The Bribery Act clarifies and simplifies the pre-existing law on bribery, creating a new legal framework to combat bribery in the private and public sectors. It is aimed at corporate activity but it also applies to trustees of individual pension schemes.
What does the Bribery Act prohibit?
The Act creates four criminal offences, three of which are relevant for trustees of pension schemes. Essentially these offences are: giving a bribe; taking a bribe; and the failure of a corporate organisation to prevent bribery by someone associated with it. The first two apply to individuals; the final offence is a corporate offence.
A bribe is very widely defined as "a financial or other advantage", so it can include such matters as corporate hospitality or gifts.
The penalties for breaching the Act are: for an individual on conviction, up to 10 years imprisonment or an unlimited fine or both; and for a company, unlimited fines which can be imposed on both the company and its individual directors. A couple of cases concerning bribery (although not under the Act) have recently come before the courts and substantial penalties have been imposed.

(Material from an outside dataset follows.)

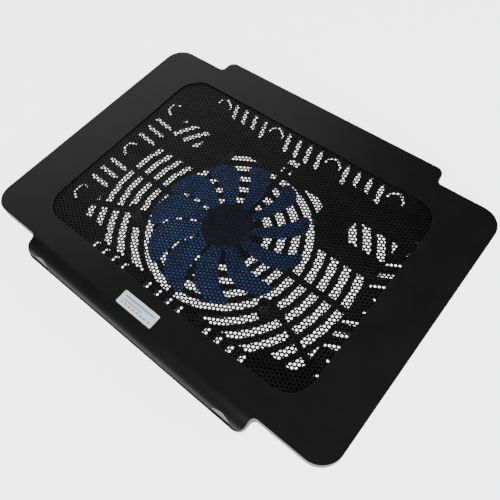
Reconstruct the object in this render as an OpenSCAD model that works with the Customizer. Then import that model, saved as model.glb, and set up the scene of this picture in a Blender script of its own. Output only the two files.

This may all sound very scary for trustees seeking to do, and continuing to do, an increasingly difficult job. However, the Ministry of Justice has confirmed that it is not the intention to stop ordinary proportionate hospitality from taking place. It is recognised that there is a need to build relationships in the business world and that principally remains acceptable. What needs to be shown, if there is to be an offence under the Act, is an intention to influence to gain or retain a business advantage.
The ethos of the Act is not entirely new for trustees who work within existing trust law and have fiduciary duties which already require of them the highest possible standards of behaviour.
What should trustees do to comply with the Bribery Act?
The vast majority of what trustees do on a daily basis means that there is very little chance of them breaching any of the provisions of the Act. However, as with dealing with conflicts of interests trustees should look to establish a policy for dealing with the potential of bribery.
Trustees should take a proportionate look at, and assessment of, their likely risks and formulate a bribery policy accordingly. We would expect such a policy to confirm zero tolerance of any attempts to bribe an individual or acceptance of a bribe.
Acceptable forms of hospitality could be confirmed including a maximum value or level up to which no action is necessary. We would advise trustees to look at disclosing, as they do in relation to conflicts of interests, any areas where they feel they are open to the possibility of bribery or a claim of bribing another person and also to declare any hospitality that they have received, again subject to a tolerance threshold. All trustees should also be given training covering the issues raised by the Act. They should also maintain a risk register. It may be possible for trustees to adapt the policy of their sponsoring employer if it has one already in place.
The corporate offence is only relevant to corporate trustees and requires commercial activity. The associated person has to be performing a service for the corporate entity or on behalf of the corporate entity with an intention to obtain a business advantage for it. Whilst it may be difficult to see where this is relevant to corporate trustees, they are not expressly excluded from the scope of the Act or from this particular offence and therefore we would advise the safest route is to assume that corporate trustees must comply and, importantly, show compliance.
In order to protect against any claims under this offence, corporate trustees should look to put in place procedures to prevent bribery taking place on its behalf. Accordingly consideration should be given to nominating someone to be responsible for looking into issues of bribery, to have a full disclosure policy of any activities undertaken that might fall within this remit and for there to be continuing assessment of activities and opportunities that might constitute bribery. The keeping of a register to confirm actions undertaken to comply with this responsibility would also help to establish the existence of "adequate procedures".
In addition, a corporate trustee could be deemed to be an associated person of the sponsoring employer. Corporate trustees should also therefore understand their sponsoring employer's policy and procedures. For more information on what might constitute adequate procedures, see our recent article 'Throwing light on the meaning of adequate procedures?'.
As with conflicts of interests, if trustees can establish a regular reporting structure and forum for highlighting and discussing the issue of bribery, they should be able to satisfy themselves that in all but very extreme cases they are adequately dealing with this issue and taking it seriously. Trustees should never ignore the issue, and must ensure that their response is proportionate to the risks.